Estimates in Besov spaces for transport and transport-diffusion equations with almost Lipschitz coefficients

Abstract

This paper aims at giving an overview of estimates in general Besov spaces for the Cauchy problem on $t=0$ related to the vector field ${\partial }_t+v\cdot \nabla$. The emphasis is on the conservation or loss of regularity for the initial data. When $\nabla v$ belongs to $L^1(0,T;L^{\infty })$ (plus some convenient conditions depending on the functional space considered for the data), the initial regularity is preserved. On the other hand, if $\nabla v$ is slightly less regular (e.g. $\nabla v$ belongs to some limit space for which the embedding in $L^{\infty }$ fails), the regularity may coarsen with time. Different scenarios are possible going from linear to arbitrarily small loss of regularity.

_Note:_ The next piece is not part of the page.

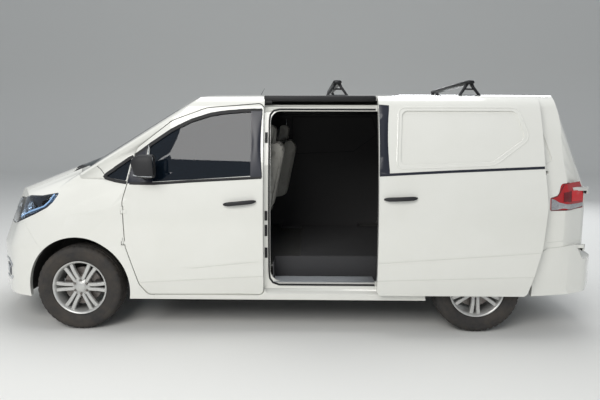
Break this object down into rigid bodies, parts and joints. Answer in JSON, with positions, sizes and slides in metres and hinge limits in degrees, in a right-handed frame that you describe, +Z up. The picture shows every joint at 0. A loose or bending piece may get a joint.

This latter result will be used in a forthcoming paper to prove global well-posedness for two-dimensional incompressible density-dependent viscous fluids (see [Danchin, R.: Local theory in critical spaces for compressible viscous and heat-conductive gases. Comm. Partial Differential Equations 26 (2001), 1183-1233, and Erratum, 27 (2002), 2531-2532.]). Besides, our techniques enable us to get estimates uniformly in $\nu \ge 0$ when adding a diffusion term $-\nu \Delta u$ to the transport equation.